Despite the move to Qatarisation, compared to the other GCC nations, Qatar’s ratio of nationals to expats in private sector jobs is markedly lower.
Saudi Arabia’s nationals have a larger share of private employment than in the other GCC countries.
According to an IMF working paper – focusing on private sector employment for nationals and expatriates in the GCC region – the ratio of nationals to expats in the private sector is less than 1-to-5, in the region. “Saudi Arabia’s nationals constitute a larger share of private employment than in the other GCC countries.
“Qatar’s share is strikingly low and Kuwait’s is almost as low despite a recent rise.
“The growth rates of expatriates exceeded the nationals in three out of the five countries and overall” it stated.
Excluding the UAE, which was not covered, data sourced from five GCC countries shows that as of 2014, the total number of Qataris employed in the country’s private sector is a little more than 12,000, the lowest in the region.
With 91,000 nationals, Kuwait has the second lowest representation in the private sector, followed by Bahrain and Oman.
With a total of 16,56,000, Saudi has the biggest national presence in its private sector workforce, The Peninsula reports.
However, between 2006 and 2014, the Qatari representation in the private sector jobs grew by 248%, the highest in the region.
The IMF data shows that across the region, nationals in private sector represent just 12% of the total workforce, whereas expatriates account for 62%. Nationals in the public sector account for 22% while expatriates represent 4%.
While recent trends point to a large number of nationals entering the labour force in coming years, as the oil price drops by half, Qatar’s economic position has been impacted, reducing the potential for public sector hiring to continue at its recent pace.
Labour force projections indicate a collective GCC growth rate of almost 4.5% per year – or two million labour market entrants between 2014 and 2020.
Based on these projections, the number of private sector jobs would comprise only one-third of the entrants.
According to the research note, the GCC’s public sector hiring of estimated 4.5% per annum, would create 1.2 million public sector jobs by 2020. This would leave the share of nationals’ private-sector employment in nationals’ total employment, below 35% and barely unchanged from 2006.

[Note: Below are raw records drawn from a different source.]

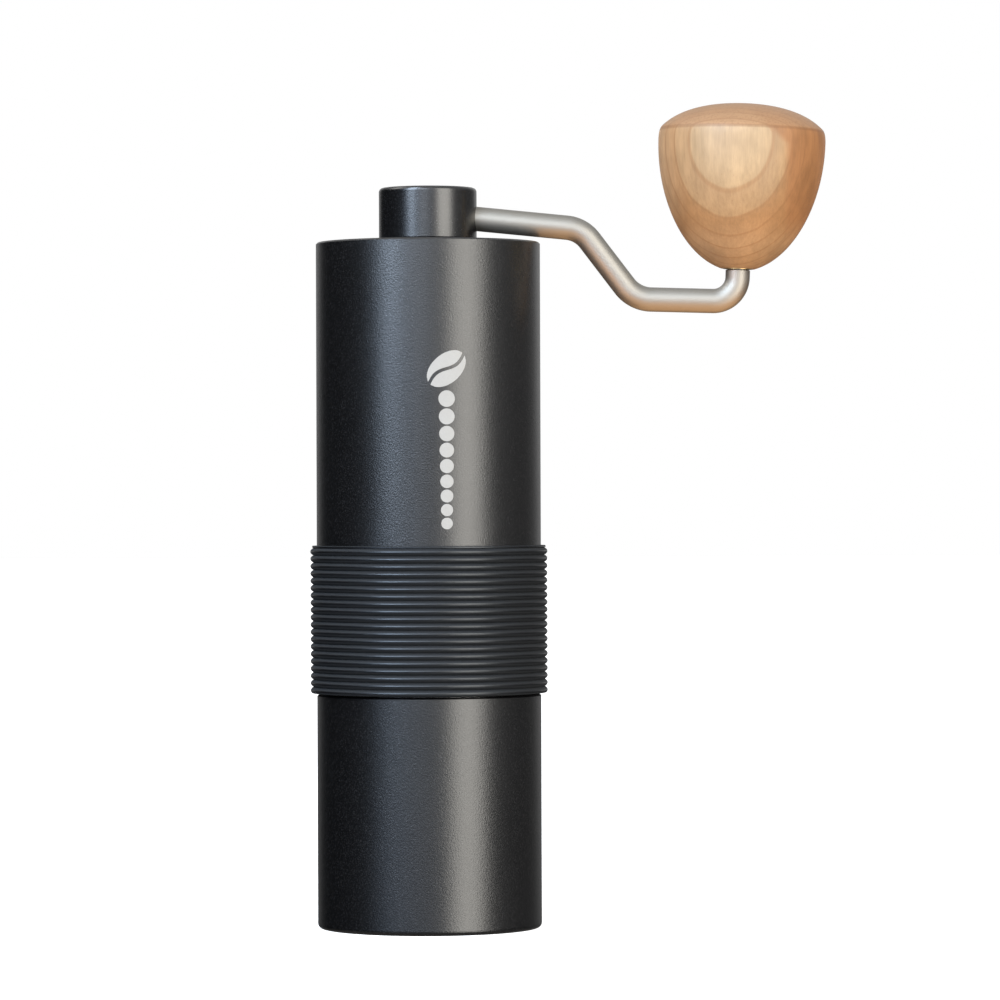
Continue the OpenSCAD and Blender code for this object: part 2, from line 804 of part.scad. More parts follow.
// Sleeve that is fixed in the wood and turns on the pin
module knob_bush() {
  color("#c7a65a") at_knob() ring(pin_r + running, knob_bore_r, bush_bottom, bush_top, medium);
}

module knob_washer() {
  color("#c0c3c7")
    at_knob() ring(pin_r + 0.03, knob_bore_r - 0.2, bush_top + 0.1, knob_clip_z - 0.1, medium);
}

module knob_clip() {
  color("#55585c")
    at_knob() clip(pin_r - 0.58, knob_bore_r - 0.25, knob_clip_z + slip, 0.6 - 2 * slip, 1.6);
}

// ---------- Grounds cup ----------

module cup_seal() {
  color("#303033") o_ring(male_crest + 0.95, cup_seal_r, cup_seal_z);
}

module grounds_cup() {
  bore_r = cup_bore_d / 2;
  foot = 1.2;
  fillet = 2;
  thread_low = carrier_bottom - 0.6;
  color("#26262a")
    union() {
      turned(concat(
        [[0, 0]],
        arc([body_r - foot, foot], foot, -90, 0),
        [
          [body_r, cup_rim - 0.3], [body_r - 0.3, cup_rim], [male_crest + 1.75, cup_rim],
          [male_crest + 1.75, cup_seal_z - cup_seal_r - slip], [cup_root, cup_seal_z - cup_seal_r - slip],
          [cup_root, thread_low], [bore_r, thread_low - 0.1]
        ],
        arc([bore_r - fillet, cup_floor + fillet], fillet, 0, -90),
        [[0, cup_floor]]
      ));
      helical_ridge(cup_root + thread_sink, cup_crest, thread_base_w, thread_tip_w, cup_lead,
        carrier_bottom + 1.2, thread_turns - 0.1, 180, thread_steps);
    }
}

body_tube();
grip_band();
upper_bridge();
burr_carrier();
carrier_screws();
ring_burr();
burr_retaining_ring();
upper_bearing_outer_race();
upper_bearing_shields();
lower_bearing_outer_race();
lower_bearing_shields();
lid();
lid_seal();
crank_hub();
hub_washer();
hub_clip();
drive_socket();
crank_arm();
arm_grub_screw();
knob_washer();
knob_clip();
knob();
knob_bush();
drive_shaft();
shaft_clip();
upper_bearing_inner_race();
lower_bearing_inner_race();
spring_washer();
burr_spring();
cone_burr();
click_plate();
adjust_dial();
click_balls();
click_springs();
upper_bearing_balls();
upper_bearing_cage();
lower_bearing_balls();
lower_bearing_cage();
cup_seal();
grounds_cup();
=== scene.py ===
"""Hand crank coffee grinder: finely meshed visible parts, procedural materials and a pale studio.

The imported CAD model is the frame. Every size here is in metres, and comes from the frame where it can."""

import json
import math

import bpy
from mathutils import Matrix, Vector


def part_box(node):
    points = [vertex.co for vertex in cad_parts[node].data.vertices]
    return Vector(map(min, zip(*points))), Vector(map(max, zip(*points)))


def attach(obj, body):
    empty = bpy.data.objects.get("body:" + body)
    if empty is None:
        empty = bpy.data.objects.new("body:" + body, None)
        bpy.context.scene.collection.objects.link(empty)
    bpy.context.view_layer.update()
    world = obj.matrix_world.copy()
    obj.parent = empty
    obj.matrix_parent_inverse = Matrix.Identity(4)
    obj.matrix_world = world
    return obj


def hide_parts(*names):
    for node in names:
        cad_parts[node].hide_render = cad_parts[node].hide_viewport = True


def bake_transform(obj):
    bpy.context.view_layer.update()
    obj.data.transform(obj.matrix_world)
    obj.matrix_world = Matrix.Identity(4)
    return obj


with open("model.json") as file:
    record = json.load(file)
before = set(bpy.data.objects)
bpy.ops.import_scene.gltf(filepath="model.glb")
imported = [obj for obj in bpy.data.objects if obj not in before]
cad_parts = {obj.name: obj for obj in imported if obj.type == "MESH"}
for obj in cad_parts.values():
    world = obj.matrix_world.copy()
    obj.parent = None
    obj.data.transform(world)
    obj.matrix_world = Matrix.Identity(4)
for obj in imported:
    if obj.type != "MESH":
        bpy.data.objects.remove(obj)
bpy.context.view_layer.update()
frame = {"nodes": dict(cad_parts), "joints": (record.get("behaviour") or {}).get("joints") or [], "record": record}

nodes = frame["nodes"]
MM = 0.001

# ---------- Places taken from the frame ----------

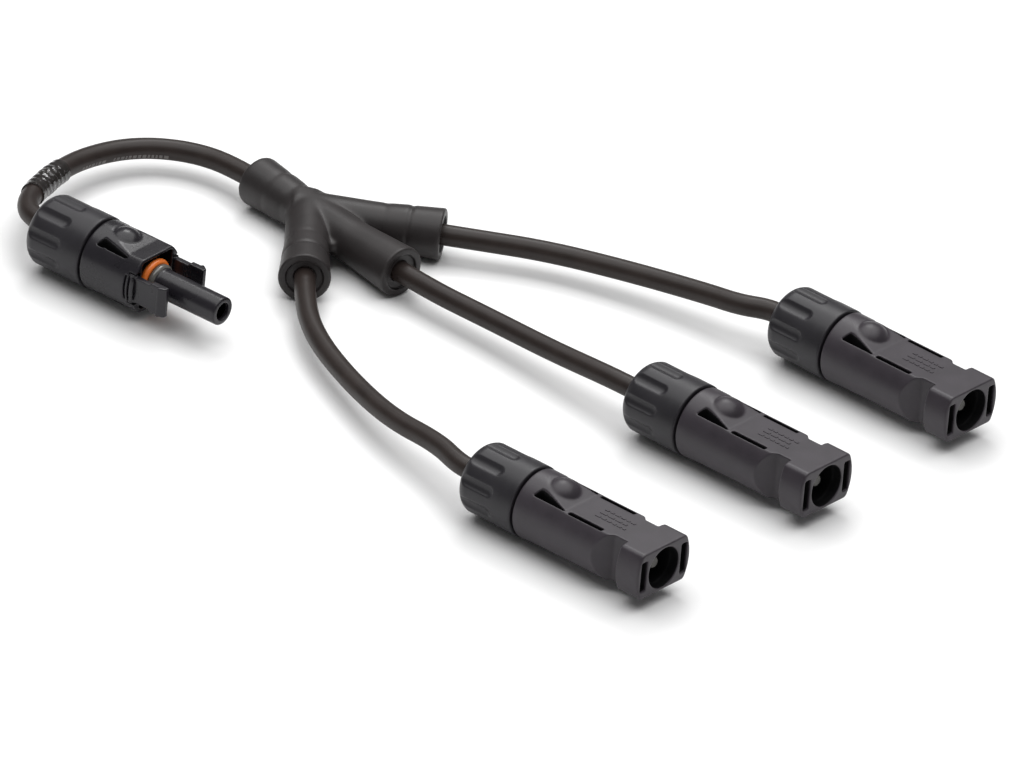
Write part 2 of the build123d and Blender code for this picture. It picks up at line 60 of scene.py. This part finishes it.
# Bodies, in millimetres from the seam along the axis and from the axis outwards.
BODY_R = 9.25
PANEL_Z = 6.3
PANEL_RAMP = 4.0
PANEL_START = 14.2
PLUG_PANEL_Z = 7.4
PLUG_SHIFT = -1.3
SOCKET_DOME_X = 9.4
PLUG_DOME_X = 7.4
O_RING_X = 17.0
O_RING_R = 4.4
O_RING_SECTION_R = 0.95
THREAD_SPAN = (-10.6, -1.0)
THREAD_RADII = (7.3, 7.8)
THREAD_PITCH = 1.5
THREAD_HEIGHT = 0.12

# Where shade is painted in with a near-black material, for the deep shade: top slots, latch slots, mouth and
# hood.
SLOT_SPAN = (3.0, 27.0)
PLUG_SLOT_SPAN = (1.5, 13.2)
SLOT_SIDES = (4.2, 6.9)
SLOT_FLOOR = 3.3
SLOT_LIP = 0.4
LATCH_SLOT_SPAN = (34.8, 41.2)
LATCH_SLOT_SIDES = (6.2, 8.6)
LATCH_SLOT_TOP = 4.25
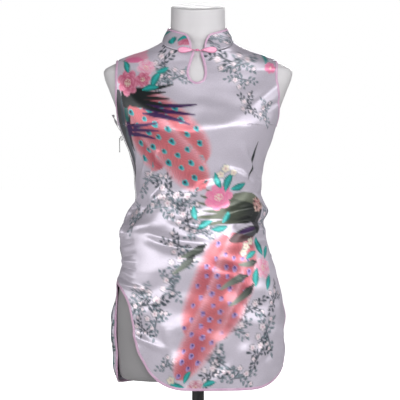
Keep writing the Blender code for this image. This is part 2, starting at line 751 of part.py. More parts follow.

Moreover, another 175,000 people would be unemployed, the report noted.
Having been a feature of GCC economies since the 1970s, public employment rose following events associated with the 2011 Arab Spring in neighbouring countries. However, the recent fast pace of public hiring is not economically viable.
Together with pay increases, the hiring burst inflated GCC public-sector wage bills to around 10% of GDP in 2014.
As shown in most GCC country staff reports and in the IMF report, GCC spending was well above optimal levels despite the large fiscal surpluses enjoyed by most of its members when oil prices averaged about $100 per barrel in 2011- 2014.
With the sharp fall in oil prices in late 2014 and early 2015, fiscal positions have weakened, and addressing the jobs shortfall through public hiring is therefore not feasible, the report noted.